Avez-vous envisagé de vous plonger dans un autre tableau que celui proposé par votre productrice ?

Andrès Jarach : Non : nous avons choisi de rester très pragmatiques. Nous qui aimons jouer, nous nous sommes demandés ce qu’on pouvait faire avec ce tableau. Personnellement, je ne connaissais pas cette œuvre. Nous avons donc étudié ce tableau pour découvrir qu’il représente, de manière allégorique pour certains historiens de l’art, la guerre. Puis, nous avons étudié les jeux d’enfants, et nous nous sommes très vite mis à fabriquer quelque chose qui nous ressemble, c’est-à-dire une expérience ludique en VR. Nous n’avions pas envie d’une création sombre. Il fallait s’amuser.

Gordon : Ce que dit Andrès est important. Nous aimons avoir un point de vue décalé sur les propositions qui nous sont faites et nous avons trouvé cette manière de faire, de décaler le propos et de se l’approprier. Allier cette décontraction à un aspect plus documentaire fut le plus compliqué. L’expérience doit amener le spectateur à connaître ce tableau comme aucun autre, sans qu’il ne soit jamais noyé par la matière savante.

Comment avez-vous fait, justement, pour allier ces deux aspects, « la décontraction et le documentaire » ?

Andrès Jarach : L’expérience documentaire du jeu passe par « l’expérimentation » du tableau, le fait d’avoir touché les éléments, de les avoir enlevés et remis en place. Au fond,  il s’agit d’une connaissance empirique des détails de l’œuvre. Il y a peu de discours dans le jeu, c’est davantage un rapport à la peinture, quelque chose qui est de l’ordre de la sensation, de l’expérience. Plus qu’un cours d’histoire de l’art.

Gordon : Tous les éléments qui sont en-dehors du tableau et tout ce qui allait constituer notre monde ne sont pas des éléments de Pieter Bruegel. Il était important de préserver son œuvre et de ne pas transformer ses personnages. Nous les avons juste « découpés » du tableau et avons rajouté une petite épaisseur pour restaurer ce qu’il y avait derrière. Pour transformer le tableau en maquette, nous avons utilisé ce qu’on appelle une anamorphose, comme si on projetait le tableau sur des éléments en volume avec un vidéoprojecteur.

Andrès : L’idée de la maquette venait aussi de l’envie de travailler l’espace autrement. Le fait qu’on soit des géants par rapport au tableau créait une autre relation avec lui. Nous ne voulions pas faire des personnages gigantesques alors qu’ils sont tous petits, avec des expressions peu définies, dans le tableau. Nous voulions garder le rapport d’échelle.

 

Comment avez-vous travaillé en duo ? Chacun avait son domaine de prédilection ?

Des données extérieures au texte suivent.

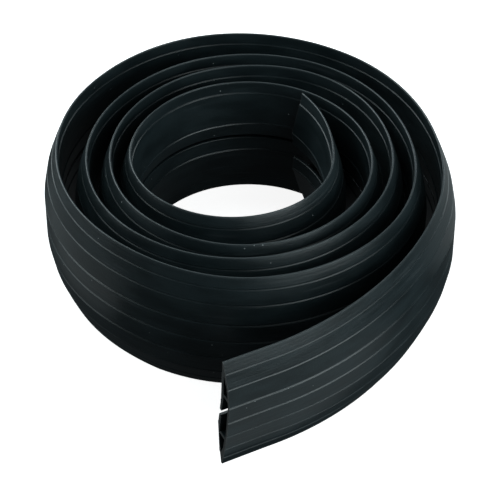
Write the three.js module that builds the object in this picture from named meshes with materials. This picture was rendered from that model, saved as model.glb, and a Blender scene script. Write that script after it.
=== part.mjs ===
// A floor cord cover: one extruded rubber strip with a domed top and a flat, slit base.
// It stands on its edge as a loose coil, base inwards, with a free lip at the outer end.
// Millimetres, +Z up, the floor at Z = 0. The lip runs along X, and its mouth faces -X.
import * as THREE from 'three';

// The strip as it is sold
const width = 100;
const length = 3000;
const thickness = 12;

// Its section: s runs across the strip from the centre line, t from the base outwards
const edgeThickness = 1.6;
const skin = 2;
const flap = 2.4;
const web = 2;
const webFoot = 0.5;
const slitWidth = 5;
const haunchAcross = 42;
const haunchHeight = 4.8;
const shoulderAcross = 31;
const shoulderHeight = 9.1;
const crestHalf = 15.5;
const webAcross = 20.5;
const sideVoidEnd = 39.5;
const sideVoidTip = 2.6;

// The coil: the radius of the innermost turn, every eighth of a turn from the inner end
const innermostTurn = [73.5, 69.5, 71.5, 72, 72.5, 72.5, 73, 79];
// The spare room between each turn and the one inside it, at the same eighths
const leastGap = 0.8;
const spareRoom = [
  [0.5, 12.5, 16, 16, 7.5, 1.5, 3, 7.5],
  [10.5, 3.5, 0, 0, 3, 4, 3.5, 3],
  [0, 1.5, 6.5, 6.5, 2, 7.5, 15, 17],
  [10, 6.5, 8, 8, 7, 7, 7, 7],
];

// The outer end: it opens on a wider bend, then runs straight
const openingRadius = 225;
const openingTurn = 46;
const lip = 36;

// The inner end: its two edges flare out to the next turn, easing off along the strip,
// and its bottom edge lies further along than its top one
const innerFlare = 10;
const innerFlareLength = 70;
const innerSkew = 5;

// The outermost turn: its bottom edge spreads outwards between these two distances along the strip
const footSpread = 3;
const spreadFrom = 2080;
const spreadTo = 2870;
const spreadEaseIn = 60;
const spreadEaseOut = 100;

// The outer end: how far it has sprung outwards at each quarter of its height, easing off along the strip
const outerShift = [-1.5, -4.4, -1, 2.2, 2.9];
const outerEaseLength = 180;

// How finely the coil is faceted
const stepLength = 19;
const traceStep = 3;

const rad = THREE.MathUtils.degToRad;
const eighths = innermostTurn.length;

// A smooth value at a place between the whole numbered entries
function smoothly(entry, place) {
  const i = Math.floor(place);
  const f = place - i;
  const [a, b, c, d] = [entry(i - 1), entry(i), entry(i + 1), entry(i + 2)];
  const slopeB = (c - a) / 2;
  const slopeC = (d - b) / 2;
  const f2 = f * f;
  const f3 = f2 * f;
  return (2 * f3 - 3 * f2 + 1) * b + (f3 - 2 * f2 + f) * slopeB + (3 * f2 - 2 * f3) * c + (f3 - f2) * slopeC;
}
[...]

Andrès Jarach : Je viens plus du documentaire et Gordon des arts visuels. Forcément, une division s’opère naturellement, mais on ne se pose pas la question de la répartition des tâches. Nous aimons travailler ensemble : parfois l’un a un début d’idée et l’autre la rend viable. Nous nous sommes beaucoup amusés à faire cette expérience. Lorsque certaines choses ne marchaient pas, nous nous trouvions des solutions ensemble, comme pour le décor autour de la maquette du tableau. Nous étions partis sur une mauvaise piste en pensant qu’il devait être en accord avec l’époque de Bruegel. Gordon a imaginé que le décor rappelle simplement l’enfance, afin que ça reste un jeu.

Gordon : C’est un jeu simple en bois, comme un jeu de construction enfantin avec des sonorités qui vont avec et tout un univers qui rappelle l’enfance et nous éloigne de celui du musée. Il permet également aux enfants de s’approprier ces espaces. Grâce à l’imaginaire, ces endroits qui paraissent parfois froids et austères peuvent devenir magiques.

Andrès Jarach : La partie son a été très importante pour nous, c’est ce qui rendait crédible cet espace et la maquette. Il fallait qu’on sente la musique sans qu’elle ne soit trop présente. Il y a eu ensuite les enregistrements avec les voix des enfants.

Vous étiez graphiste et directeur artistique Gordon, et vous, Andrès, réalisateur de documentaires. D’où vient votre intérêt pour la réalité virtuelle et les projets immersifs ?

Gordon : Chloé Jarry nous a fait nous rencontrer…

Andrès Jarach : Et nous aimons beaucoup, tous les deux, explorer de nouvelles formes narratives et visuelles. Nous avons développé, séparément, des projets interactifs et nous avons nourri une vraie curiosité pour ce style de créations. Nous travaillons actuellement sur un autre projet en réalité augmentée et un deuxième en réalité virtuelle. Nous explorons, sans savoir si ça va marcher ou ce que ça donnera.  

Gordon : Notre premier projet VR ensemble était Replay memories. Il était moins ludique mais c’était une expérience fascinante qui parlait des archives et de la mémoire.